We did a big kick-off at Fox’s Pizza Den because statistics show that the most successful ventures involving children start out with pizza. (This is not fake news. Well, maybe it is, but I really like pizza.) Nineteen of us hunkered down over two Big Daddies, but of course, I did not order enough of the pineapple-topped version. “Never do,” our firstborn noted, just before he and his wife took off for Florida. His married and suddenly temporarily-childless siblings had also scooted out the door when a great-granddad, who was on the schedule, brought out his balloon show and started blowing up. (Balloons, that is.) Twisting balloons into poodle heads is not an instantaneous process, though. The kids got antsy.

That’s when we pulled out all the stops and headed to Wesson’s splash pad. For those of you who parented before splash pads became the rage, think glorified sprinkler. Best of all, think glorified sprinkler at somebody else’s house. The whole scene was great – the older kids turning it off and on, off and on. Then a south-bound train blew through. Two of the youngers don’t like trains, it seems. Good thing we had some Cheez-Its on hand.

So about a half-hour into it I’m thinking, hey, we’ve got this under control. Swim diapers? Check. Sunscreen? Check. Head count? Check. Then some random dad sitting under the pavilion had to go and say the phrase I used to hear when I went out with my own five chickadees. You know, that one.

“You sure do have your hands full.” (Emphasis on “sure.”)

Now, most people would probably consider that a gesture of empathy. But I’m thinking is he a) mad because we wiped out the Pop-Ice at the concession stand, b) a liberal who believes in population control, or c) referring to how I handled that discipline issue five minutes ago?

I smiled and offered his daughter some Cheez-Its.

The days following were a blur. I sent pictures of Cousin Camp highlights to my friends: The kids holding a box turtle; going to a tea party; picking zinnias; riding on a cow safari; visiting Jump & Jive. I told my friends I did not, however, photograph the meltdowns and the diaper malfunction at Dairy Queen.

“Thanks for keeping it real,” one shot back.

Naptimes, it turned out, were the hardest. We rocked. Read. Watched “The Aristocats.” Still, my Yankee granddaughter (she’s from North Mississippi) couldn’t wind down. “I have energy in myself, KK,” she told me. The others did too. Eventually Daughter No. 2, wearing her “auntin’ ain’t easy” T-shirt, loaded the final holdout in the car and rode, rode, rode. Ahh. Everyone asleep at last.

Between hunting fireflies and having picnics on the creek, we managed to make it to the Crystal Springs Tomato Festival. There’s a certain 5K tomato trophy I’ve been coveting for years, the kind with an iconic Styrofoam tomato, bold and red, on top. Even the thought of waking preschoolers at the crack of dawn wasn’t enough to deter me from my quest.

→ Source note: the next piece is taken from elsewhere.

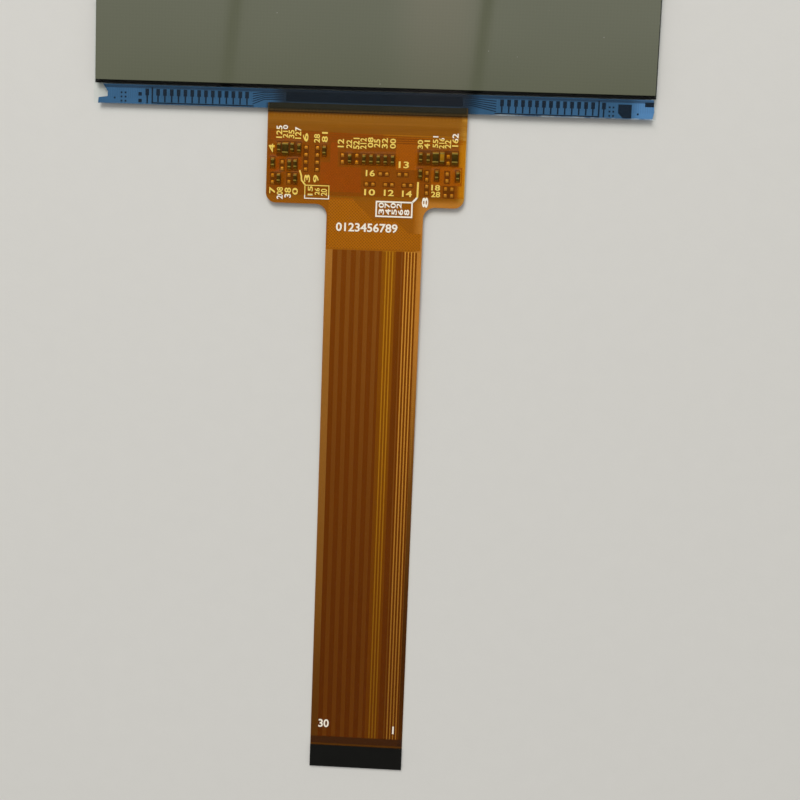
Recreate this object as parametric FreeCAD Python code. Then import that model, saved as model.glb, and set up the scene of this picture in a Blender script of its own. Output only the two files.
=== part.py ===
import FreeCAD, Part
import os
from FreeCAD import Vector

# LCD panel: a bare liquid crystal cell with its flex circuit, lying display side down.
# Millimetres. The origin is the centre of the display face. +X runs along the ledge,
# +Y away from the tail and +Z up, towards the rear of the cell.
# Everything on the ledge and the flex is drawn from the ledge's edge (y = 0 there,
# negative outwards) and moved into place when it is written.

# Cell
cell_width = 89.1
front_glass_height = 52.4
glass_thickness = 0.5
cell_gap = 0.02
filter_thickness = 0.008
polariser_thickness = 0.2
front_polariser_inset = 0.6
rear_polariser_inset = 0.35
rear_polariser_setback = 0.47
seal_inset = 0.12
seal_width = 1.6

# Driver chip and the conductive film under it
chip_length = 28.1
chip_depth = 1.5
chip_height = 0.3
chip_centre = 0.25
chip_gap = 0.2
chip_clearance = 0.4
bond_overlap = 1.0
bond_thickness = 0.02

# Metal pads and lines on the ledge, and the coat over them
metal_thickness = 0.01
coat_thickness = 0.2
coat_margin = 0.1
pad_pitch = 1.1
left_row_gap = 2.8
right_row_gap = 4.7
left_row_end = 10.15
right_row_end = 9.75
pad_width = 0.6
pad_length = 1.05
pad_setback = 0.6
stem_width = 0.25
stem_gap = 0.05
bus_bottom = 0.2
bus_width = 0.2
square_size = 2.1
square_cut = 0.75
dot_size = 0.28
fan_count = 5
fan_line = 0.14
fan_gap = 0.3
fan_end_gap = 0.9
fan_near_pitch = 0.27
fan_far_pitch = 0.4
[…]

Turns out I finally got my trophy. (There aren’t many runners left in my age group.) But this year instead of the whole tomato – get this – it was a slice of one. Ceramic, at that.   

“Let this be a lesson to you, kids,” I afterwards told the two strapped in strollers. “Coveting is a bad thing.” They nodded and pointed to the snow cone stand.

By Sunday we were down to a pair of darlings. My husband made me ration Tic-Tacs on the way to church because he feared the worst.

“A sugar high from a single Tic-Tac?” I questioned.

“Yes, when you’re 2-feet tall,” he said.

Later, sitting in the pew of second chances, I had time to consider Cousin Camp and all it brought out — not in my grands, but in me. After three decades of parenting, the short temper is yet to be conquered. I’m still fixated when I should be flexible. I don’t smile enough. I speak when I should bend down and listen. I fail to marvel. I find it hard to stop and blow bubbles.

Will I ever learn?

Maybe. Cousin camps, from what I can tell, are fairly educational.